Being the one who gets into the most trouble with our “family scheduler” not having Scout activities on the family calendar, I know even with the best communications there will be conflicts because of overbooking. To this end I would I can recommend a free online calendar called COZI which also has “apps” for Android, Apple and Blackberry mobile devices. Now when the PLC is planning the next campout, I can check my family calendar, on my phone, to see if my weekend is clear, put it in the calendar, and the “family scheduler” can see my change real time.
Work with the Scouts mental time frame.
Typical monthly calendar –
First Tuesday – Program night for Scouts. Troop Committee Meeting for parents.
Second Tuesday – Program night and begin campout planning. Initial rosters and menus to SPL.
Third Tuesday – Campout planning, menu finalization, patrol activities coordinated, etc.
Third Weedend – go camping.
Fourth Tuesday – Game night/Fun night/General melee thingy.
The Scouts finish planning for the campout the Tuesday before the weekend.

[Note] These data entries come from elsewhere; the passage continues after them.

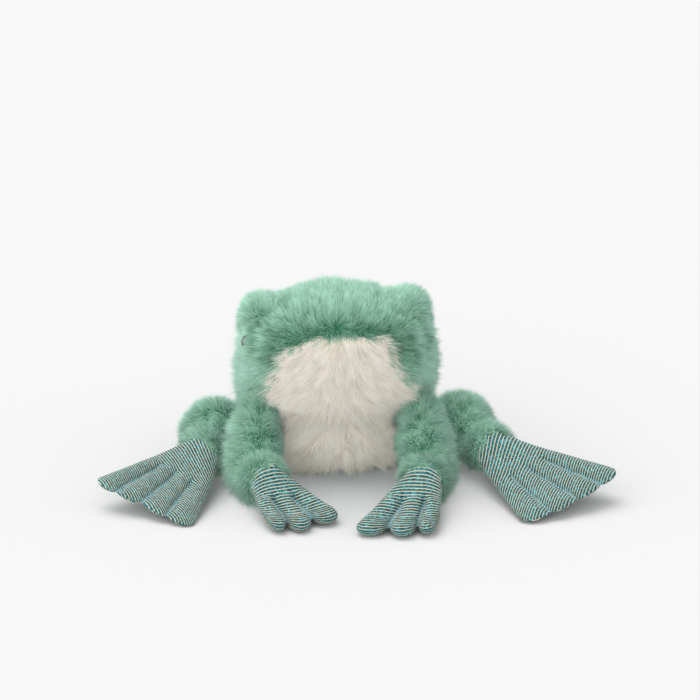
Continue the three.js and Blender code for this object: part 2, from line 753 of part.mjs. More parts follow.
for (const [name, side] of bothSides) {
  addMesh(frog, "eye_" + name, moved(eyeSolid(), eyes[name]), eyePlastic);
  addMesh(frog, "eye_washer_" + name, moved(washerSolid(), eyes[name]), washerPlastic);

  // Fur mound over the eye.
  const moundCentre = vector(
    side * moundOutShares[name] * bodyHalfWidth,
    -moundForwardShare * bodyFront,
    moundUpShares[name] * bodyHeight,
  );
  const mound = (inset) =>
    ellipsoid(moundCentre, moundRadius - inset, moundRadius - inset, moundHeight - inset);
  const moundSkin = mound(0).subtract(mound(moundFurThickness));
  addMesh(frog, "eye_mound_" + name, moundSkin.subtract(bodyTouch).subtract(eyeSpaces), greenFur);
  const wad = mound(moundFurThickness + seamGap).subtract(bodyTouch);
  addMesh(frog, "mound_filling_" + name, wad.subtract(eyeSpaces), polyesterFilling);

  // Front leg and its hand.
  const arm = arms[name];
  const [shoulder, , cuff] = arm;
  const handPose = { ...pawPoses["hand_" + name], length: handLengths[name] };
  const wrist = cuff.at.clone().addScaledVector(headingWay(handPose), wristSeatShare * cuff.radius);
  const thighClearance = stuffedTube(thighs[name], -passGap);
  const wristSocket = socket(wrist, wristBall);
  const shoulderRoot = ball(shoulder.at, shoulderRadius);
  const armRoom = clearOfSwing(stuffedTube(arm, 0), bodyClearance, shoulder.at, shoulderSwing);
  const armBeside = armRoom.subtract(bodyTouch).add(shoulderRoot).subtract(thighClearance);
  const armLimit = clearOfSwing(armBeside, thighClearance, hips[name], thighTurns).subtract(belowFloor);
  const shoulderGroup = jointGroup(frog, "shoulder_" + name, shoulder.at);
  const sleeve = armLimit.subtract(legCore(arm, armFurThickness)).subtract(wristSocket);
  addMesh(shoulderGroup, "arm_" + name, sleeve, greenFur);
  const armFilling = legCore(arm, armFurThickness + seamGap).intersect(armLimit).subtract(wristSocket);
  addMesh(shoulderGroup, "arm_filling_" + name, armFilling, polyesterFilling);
  const hand = buildPaw(handShape, handPose, wrist);
  const wristGroup = jointGroup(shoulderGroup, "wrist_" + name, wrist);
  addMesh(wristGroup, "hand_upper_" + name, hand.upper, stripedCloth);
  addMesh(wristGroup, "hand_palm_" + name, hand.sole, stripedCloth);
  addMesh(wristGroup, "hand_filling_" + name, hand.filling, polyesterFilling);

  // Hind leg and its foot.
  const thigh = thighs[name];
  const [, shank] = thigh;
  const footPose = { ...pawPoses["foot_" + name], length: footLengths[name] };
  const ankle = shank.at.clone().addScaledVector(headingWay(footPose), ankleSeatShare * shank.radius);
  const ankleSocket = socket(ankle, ankleBall);
  const sideOfBody = bodyHalfWidth + swingGap;
  const besideBody = box(
    vector(Math.min(side * sideOfBody, side * bodyReach), -bodyReach, 0),
    vector(Math.max(side * sideOfBody, side * bodyReach), bodyReach, bodyReach),
  );
  const thighLimit = stuffedTube(thigh, 0).intersect(besideBody).add(ball(hips[name], hipRadius));
  const hipGroup = jointGroup(frog, "hip_" + name, hips[name]);
  const thighCore = (inset) => legCore(thigh, inset).add(ball(hips[name], hipRadius - inset));
  const thighSkin = thighLimit.subtract(thighCore(legFurThickness)).subtract(ankleSocket);
  addMesh(hipGroup, "thigh_" + name, thighSkin, greenFur);
  const thighFilling = thighCore(legFurThickness + seamGap).intersect(thighLimit);
  addMesh(hipGroup, "thigh_filling_" + name, thighFilling.subtract(ankleSocket), polyesterFilling);
  const foot = buildPaw(footShape, footPose, ankle);
  const ankleGroup = jointGroup(hipGroup, "ankle_" + name, ankle);
  addMesh(ankleGroup, "foot_upper_" + name, foot.upper, stripedCloth);
  addMesh(ankleGroup, "foot_sole_" + name, foot.sole, stripedCloth);
  addMesh(ankleGroup, "foot_filling_" + name, foot.filling, polyesterFilling);
}

export default frog;
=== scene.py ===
"""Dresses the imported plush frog: fur pile on stuffed skins, striped cloth paws, eyes, studio and camera."""

import json
import logging
import math
from dataclasses import dataclass, field
from enum import Enum

import bmesh
import bpy
import numpy as np
from mathutils import Euler, Matrix, Vector
from mathutils.bvhtree import BVHTree

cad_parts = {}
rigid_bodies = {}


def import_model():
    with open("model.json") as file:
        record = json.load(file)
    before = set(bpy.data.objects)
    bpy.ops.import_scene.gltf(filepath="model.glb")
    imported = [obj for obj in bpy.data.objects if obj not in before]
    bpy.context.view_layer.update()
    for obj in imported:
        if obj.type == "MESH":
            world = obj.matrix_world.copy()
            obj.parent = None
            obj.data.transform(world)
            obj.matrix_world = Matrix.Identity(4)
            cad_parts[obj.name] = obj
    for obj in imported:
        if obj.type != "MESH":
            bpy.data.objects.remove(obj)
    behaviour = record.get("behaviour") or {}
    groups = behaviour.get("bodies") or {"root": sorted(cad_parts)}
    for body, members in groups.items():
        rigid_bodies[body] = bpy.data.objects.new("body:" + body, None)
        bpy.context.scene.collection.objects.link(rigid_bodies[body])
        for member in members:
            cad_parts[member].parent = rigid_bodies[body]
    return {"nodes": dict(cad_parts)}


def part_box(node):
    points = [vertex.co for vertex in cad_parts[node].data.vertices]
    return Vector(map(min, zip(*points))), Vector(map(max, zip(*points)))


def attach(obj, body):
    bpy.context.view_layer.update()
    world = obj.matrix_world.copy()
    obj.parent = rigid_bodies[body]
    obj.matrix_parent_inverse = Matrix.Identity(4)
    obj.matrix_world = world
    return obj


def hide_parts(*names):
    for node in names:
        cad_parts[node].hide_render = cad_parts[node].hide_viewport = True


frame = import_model()

Array = np.ndarray
Colour = tuple[float, float, float]
Material = bpy.types.Material
Piece = bpy.types.Object
Rng = np.random.Generator
Socket = bpy.types.NodeSocket

MM = 0.001
HEIGHT = 118 * MM
SIDES = {"left": 1, "right": -1}
BODY_SEED, ARM_SEED, THIGH_SEED, PAW_SEED = 20817, 20867, 20877, 20897
LOG = logging.getLogger("plush_frog")


class Slot(Enum):
    """The looks that can be swapped."""

    GREEN = "green_fur"
    CREAM = "cream_fur"
    STRIPES = "striped_cloth"
    EYE = "eye"


# Numbers and places.


@dataclass(frozen=True)
class Ramp:
    """A smooth rise from 0 at low to 1 at high."""

    low: float
    high: float

    def __call__(self, value: Array) -> Array:
        """Says how far up the rise each value is."""
        share = np.clip((value - self.low) / (self.high - self.low), 0, 1)
        return share * share * (3 - 2 * share)


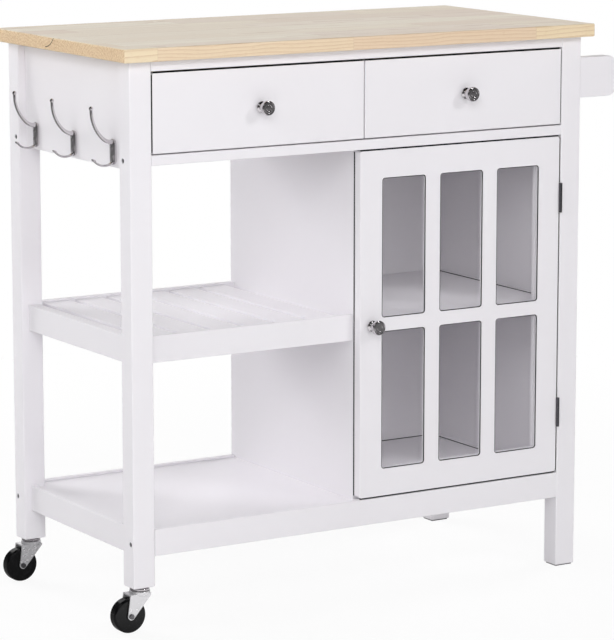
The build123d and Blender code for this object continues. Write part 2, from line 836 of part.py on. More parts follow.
def towel_bar():
    """The round bar between the two brackets."""
    z0, z1 = bracket_levels()
    x = frame_width + bracket_reach - towel_bar_inset
    start = leg_centre_y + bracket_thickness / 2 - towel_bar_seat_depth
    return rod(towel_bar_radius, frame_depth - 2 * start, (x, start, (z0 + z1) / 2), (0, 1, 0))


def frame_pieces():
    """The wooden frame and what is fixed to it."""
    span = (inner_left, inner_right)
    rail_levels = (drawer_rail_underside, drawer_rail_top)
    rear_rail_front = frame_depth - drawer_rail_depth
    divider_front = drawer_front_thickness + closing_gap
    return {
        "worktop": worktop(),
        "left_front_leg": leg(left=True, front=True),
        "left_rear_leg": leg(left=True, front=False),
        "right_front_leg": leg(left=False, front=True),
        "right_rear_leg": leg(left=False, front=False),
        "leg_pads": leg_pads(),
        "left_apron": left_apron(),
        "rear_apron": board(*span, rear_rail_face, frame_depth, drawer_rail_top, leg_top),
        "right_side_panel": right_side_panel(),
        "top_front_rail": board(*span, 0, rail_thickness, leg_top - board_thickness, leg_top),
        "front_drawer_rail": drill_bolts(board(*span, 0, drawer_rail_depth, *rail_levels)),
        "rear_drawer_rail": drill_bolts(board(*span, rear_rail_front, frame_depth, *rail_levels)),
        "drawer_divider": block(partition_left, partition_right, divider_front, rear_rail_face,
                                drawer_rail_top, leg_top),
        "bottom_front_rail": drill_bolts(cross_rail(inner_right, 0, low_rail_underside, "back")),
        "bottom_rear_rail": drill_bolts(cross_rail(inner_right, rear_rail_face, low_rail_underside, "front")),
        "bottom_left_rail": bottom_left_rail(),
        "bottom_shelf": bottom_shelf(),
        "mid_shelf_front_rail": cross_rail(partition_left, mid_rail_setback, mid_rail_underside, "back"),
        "mid_shelf_rear_rail": cross_rail(partition_left, rear_rail_face, mid_rail_underside, "front"),
        "mid_shelf_left_rail": left_rail(mid_rail_underside),
        "mid_shelf_slats": mid_shelf_slats(),
        "partition": partition(),
        "cabinet_back": block(partition_right, inner_right, cabinet_back_face,
                              cabinet_back_face + cabinet_back_thickness, low_shelf_top, drawer_rail_underside),
        "cabinet_shelf": cabinet_shelf(),
        "shelf_pins": shelf_pins(),
        "drawer_runners": drawer_runners(),
        "frame_bolts": frame_bolts(),
        "towel_brackets": [towel_bracket(leg_centre_y), towel_bracket(frame_depth - leg_centre_y)],
        "towel_bar": towel_bar(),
        "coat_hook_front": coat_hook(-1),
        "coat_hook_middle": coat_hook(0),
        "coat_hook_rear": coat_hook(1),
        "hook_screws": hook_screws(),
        "magnetic_catch": magnetic_catch(),
        "hinge_frame_leaves": hinge_leaves("frame"),
    }


def drawer_pieces(side):
    """One drawer: front, two sides, back, bottom and knob."""
    name = side + "_drawer_"
    return {
        name + "front": drawer_front(side),
        name + "sides": drawer_sides(side),
        name + "back": drawer_back(side),
        name + "bottom": drawer_bottom(side),
        name + "knob": knob(side),
    }


def door_pieces():
    """The glazed door and what swings with it."""
    return {
        "door_panel": door_panel(),
        "door_glass": door_glass(),
        "glass_beads": glass_beads(),
        "door_knob": knob("door"),
        "catch_strike": catch_strike(),
        "hinge_door_leaves": hinge_leaves("door"),
        "hinge_pins": hinge_pins(),
    }


def caster_pieces(front):
    """One caster: fixed stem, swivelling fork, axle and wheel."""
    name = "front_caster_" if front else "rear_caster_"
    return {
        name + "stem": caster_stem(front),
        name + "fork": caster_fork(front),
        name + "axle": caster_axle(front),
        name + "wheel": caster_wheel(front),
    }


def as_shape(piece):
    """One shape for export: a group of equal pieces becomes a compound of separate solids."""
    members = piece if isinstance(piece, list) else [piece]
    solids = [solid for member in members for solid in member.solids()]
    return solids[0] if len(solids) == 1 else Compound(solids)


def write_parts(pieces):
    """Move every piece so that the origin is below the middle of the whole cart, and write it."""
    shapes = {name: as_shape(piece) for name, piece in pieces.items()}
    box = Compound(list(shapes.values())).bounding_box()
    to_origin = Pos(-box.center().X, -box.center().Y, -box.min.Z)
    os.makedirs("parts", exist_ok=True)
    for name, shape in shapes.items():
        export_step(to_origin * shape, "parts/" + name + ".step")
    print("size", box.size, "middle", box.center())


write_parts(frame_pieces() | drawer_pieces("left") | drawer_pieces("right") | door_pieces()
            | caster_pieces(front=True) | caster_pieces(front=False))
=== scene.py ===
import bmesh
import bpy
from math import cos, pi, radians, sin
from mathutils import Matrix, Vector


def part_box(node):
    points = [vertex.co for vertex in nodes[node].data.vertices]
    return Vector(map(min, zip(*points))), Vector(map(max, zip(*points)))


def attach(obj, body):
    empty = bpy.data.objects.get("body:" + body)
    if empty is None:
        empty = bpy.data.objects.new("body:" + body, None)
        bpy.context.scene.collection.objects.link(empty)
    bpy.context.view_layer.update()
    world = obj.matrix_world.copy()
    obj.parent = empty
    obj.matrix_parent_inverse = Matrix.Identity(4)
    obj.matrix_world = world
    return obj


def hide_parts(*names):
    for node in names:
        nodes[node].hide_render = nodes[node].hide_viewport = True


# Kitchen cart, white-painted frame with a rubberwood top.
# Everything is in metres, in the frame's own axes: X right, Y back, Z up, floor at zero.
# The dictionaries hold what may be changed, with sizes in millimetres where a note says so.

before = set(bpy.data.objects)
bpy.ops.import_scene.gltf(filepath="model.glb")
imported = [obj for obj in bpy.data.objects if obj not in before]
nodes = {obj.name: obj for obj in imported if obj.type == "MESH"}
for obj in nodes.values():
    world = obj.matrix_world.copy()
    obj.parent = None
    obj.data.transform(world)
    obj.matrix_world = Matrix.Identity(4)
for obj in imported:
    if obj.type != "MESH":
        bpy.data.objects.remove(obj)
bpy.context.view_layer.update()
mm = 0.001
print("frame loaded:", len(nodes), "nodes")


# small helpers
def linear(hexColour):  # sRGB hex to the linear colour that shaders want
    channels = [int(hexColour[i:i + 2], 16) / 255 for i in (1, 3, 5)]
    return [c / 12.92 if c <= 0.04045 else ((c + 0.055) / 1.055) ** 2.4 for c in channels] + [1.0]


def mainOutput(source):  # of a node or a socket, where a Mix of colours gives its own at 2
    if isinstance(source, bpy.types.Node):
        return source.outputs[2 if source.bl_idname == "ShaderNodeMix" else 0]
    return source


# Inputs go by name or by number, and each is a value, a socket or a node.
# A colour Mix has its share at 0 and its colours at 6 and 7.
# A Map Range has its value at 0, the range it reads at 1 and 2, and the range it gives at 3 and 4.
def addNode(tree, kind, inputs=None, **settings):
    node = tree.nodes.new(kind)
    for name, value in settings.items():
        setattr(node, name, value)
    for socket, value in (inputs or {}).items():
        if isinstance(value, (bpy.types.Node, bpy.types.NodeSocket)):
            tree.links.new(mainOutput(value), node.inputs[socket])
        else:
            node.inputs[socket].default_value = value
    return node


def newMaterial(name, **shaderInputs):  # comes with its shader and the piece's own coordinates
    material = bpy.data.materials.new(name)
    material.use_nodes = True
    tree = material.node_tree
    shader = tree.nodes["Principled BSDF"]
    for socket, value in shaderInputs.items():
        shader.inputs[socket.replace("_", " ")].default_value = value
    place = addNode(tree, "ShaderNodeTexCoord").outputs["Object"]
    return material, tree, shader, place


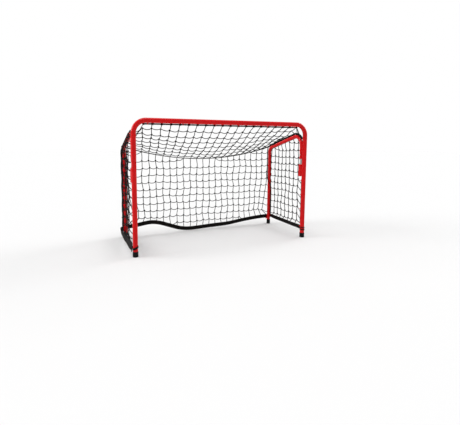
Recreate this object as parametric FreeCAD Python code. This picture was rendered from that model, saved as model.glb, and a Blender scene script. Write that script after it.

They meet and go shopping on Wednesday or Thursday evening. We meet at 5:00pm Friday evening. Almost all of their planning and preparation happen the last couple of days before they go. That’s about as far in advance as an 11 or 12 year thinks. The only annual planning on their mind is Christmas and Birthday, and that’s because they get something 🙂 Oh yeah, and maybe the last day of school!